- **What is asked**:
Only the lines from the line with "Keep writing the" through the line with "ceiling canopy, its" should be copied, exactly as they appear, with both ends kept.

- **Supplied data**:
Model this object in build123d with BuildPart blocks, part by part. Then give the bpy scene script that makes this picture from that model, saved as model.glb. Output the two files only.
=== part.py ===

* * *

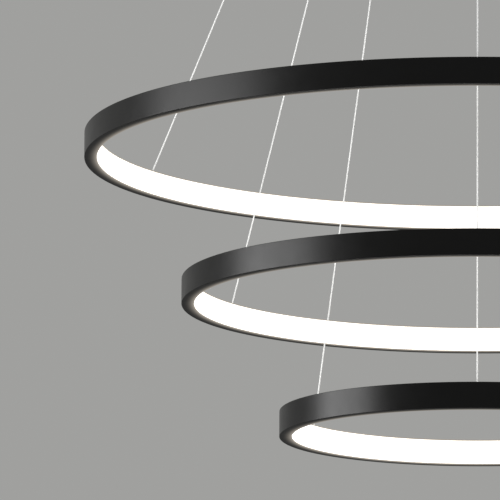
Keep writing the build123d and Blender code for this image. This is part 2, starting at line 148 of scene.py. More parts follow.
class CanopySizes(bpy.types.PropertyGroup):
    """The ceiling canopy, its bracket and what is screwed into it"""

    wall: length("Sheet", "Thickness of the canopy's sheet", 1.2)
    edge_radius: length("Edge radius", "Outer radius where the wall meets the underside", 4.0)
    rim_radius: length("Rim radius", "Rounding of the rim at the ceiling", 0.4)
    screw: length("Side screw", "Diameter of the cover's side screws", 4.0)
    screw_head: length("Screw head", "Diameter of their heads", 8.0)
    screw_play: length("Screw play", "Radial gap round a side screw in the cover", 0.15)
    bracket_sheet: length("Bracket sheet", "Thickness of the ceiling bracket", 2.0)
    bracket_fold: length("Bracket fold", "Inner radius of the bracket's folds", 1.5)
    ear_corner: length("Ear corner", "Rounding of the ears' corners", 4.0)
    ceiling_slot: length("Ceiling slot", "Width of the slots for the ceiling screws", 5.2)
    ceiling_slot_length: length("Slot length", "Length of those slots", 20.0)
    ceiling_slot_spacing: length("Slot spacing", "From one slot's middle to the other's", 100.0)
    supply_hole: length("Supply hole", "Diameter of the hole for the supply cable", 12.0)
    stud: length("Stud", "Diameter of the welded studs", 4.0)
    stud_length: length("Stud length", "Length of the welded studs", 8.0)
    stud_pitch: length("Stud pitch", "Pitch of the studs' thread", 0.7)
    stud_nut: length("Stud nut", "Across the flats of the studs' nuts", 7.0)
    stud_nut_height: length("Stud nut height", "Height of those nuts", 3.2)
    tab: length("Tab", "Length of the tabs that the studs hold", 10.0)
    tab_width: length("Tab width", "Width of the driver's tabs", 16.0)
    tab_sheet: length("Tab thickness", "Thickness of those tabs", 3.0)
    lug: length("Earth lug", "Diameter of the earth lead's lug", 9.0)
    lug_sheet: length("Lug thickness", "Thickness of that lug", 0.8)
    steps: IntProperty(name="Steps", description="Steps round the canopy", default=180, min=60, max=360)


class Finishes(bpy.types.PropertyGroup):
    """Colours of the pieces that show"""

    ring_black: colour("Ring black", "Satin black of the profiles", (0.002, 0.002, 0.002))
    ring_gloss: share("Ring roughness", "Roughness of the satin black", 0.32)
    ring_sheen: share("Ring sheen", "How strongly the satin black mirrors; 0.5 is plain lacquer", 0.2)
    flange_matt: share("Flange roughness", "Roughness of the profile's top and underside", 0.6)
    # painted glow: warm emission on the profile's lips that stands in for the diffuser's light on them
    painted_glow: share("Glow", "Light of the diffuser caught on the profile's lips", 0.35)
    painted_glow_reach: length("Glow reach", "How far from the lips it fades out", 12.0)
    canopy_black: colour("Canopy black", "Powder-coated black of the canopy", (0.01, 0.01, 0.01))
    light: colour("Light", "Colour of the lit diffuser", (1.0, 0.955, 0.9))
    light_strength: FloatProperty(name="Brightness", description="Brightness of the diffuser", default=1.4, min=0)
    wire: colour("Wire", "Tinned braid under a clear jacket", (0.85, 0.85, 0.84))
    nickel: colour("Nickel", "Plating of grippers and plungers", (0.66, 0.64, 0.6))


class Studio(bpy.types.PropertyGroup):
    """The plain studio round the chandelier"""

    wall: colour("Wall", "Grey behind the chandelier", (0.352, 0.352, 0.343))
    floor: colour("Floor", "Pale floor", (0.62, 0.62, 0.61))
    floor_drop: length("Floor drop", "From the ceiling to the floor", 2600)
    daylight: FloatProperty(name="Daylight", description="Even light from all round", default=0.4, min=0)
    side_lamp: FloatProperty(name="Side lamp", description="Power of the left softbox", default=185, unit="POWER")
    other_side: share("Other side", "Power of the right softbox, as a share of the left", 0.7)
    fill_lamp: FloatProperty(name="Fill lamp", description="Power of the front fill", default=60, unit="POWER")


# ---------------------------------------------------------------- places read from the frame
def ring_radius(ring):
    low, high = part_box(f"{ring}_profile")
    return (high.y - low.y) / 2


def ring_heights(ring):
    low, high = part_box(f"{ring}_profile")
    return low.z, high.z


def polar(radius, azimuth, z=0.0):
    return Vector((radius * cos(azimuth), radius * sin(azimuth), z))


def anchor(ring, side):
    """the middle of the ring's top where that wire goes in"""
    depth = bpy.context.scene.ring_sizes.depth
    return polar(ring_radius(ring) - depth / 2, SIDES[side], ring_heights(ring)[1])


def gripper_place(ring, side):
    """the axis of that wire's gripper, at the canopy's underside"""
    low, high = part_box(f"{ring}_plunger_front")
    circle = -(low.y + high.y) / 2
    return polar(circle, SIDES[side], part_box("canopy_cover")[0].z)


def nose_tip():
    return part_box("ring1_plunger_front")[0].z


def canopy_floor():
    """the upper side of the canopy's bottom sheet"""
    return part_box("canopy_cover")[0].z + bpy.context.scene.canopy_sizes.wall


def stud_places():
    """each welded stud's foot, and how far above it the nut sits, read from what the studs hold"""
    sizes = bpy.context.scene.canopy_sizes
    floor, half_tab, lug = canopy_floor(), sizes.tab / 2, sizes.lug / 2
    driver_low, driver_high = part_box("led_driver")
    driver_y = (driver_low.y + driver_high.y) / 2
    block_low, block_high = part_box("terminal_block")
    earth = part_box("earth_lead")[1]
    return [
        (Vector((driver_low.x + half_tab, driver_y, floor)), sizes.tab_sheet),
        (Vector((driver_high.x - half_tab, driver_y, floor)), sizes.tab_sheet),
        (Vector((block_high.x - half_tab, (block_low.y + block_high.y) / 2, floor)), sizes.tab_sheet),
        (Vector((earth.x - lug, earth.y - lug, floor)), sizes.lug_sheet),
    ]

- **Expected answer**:
Keep writing the build123d and Blender code for this image. This is part 2, starting at line 148 of scene.py. More parts follow.
class CanopySizes(bpy.types.PropertyGroup):
    """The ceiling canopy, its bracket and what is screwed into it"""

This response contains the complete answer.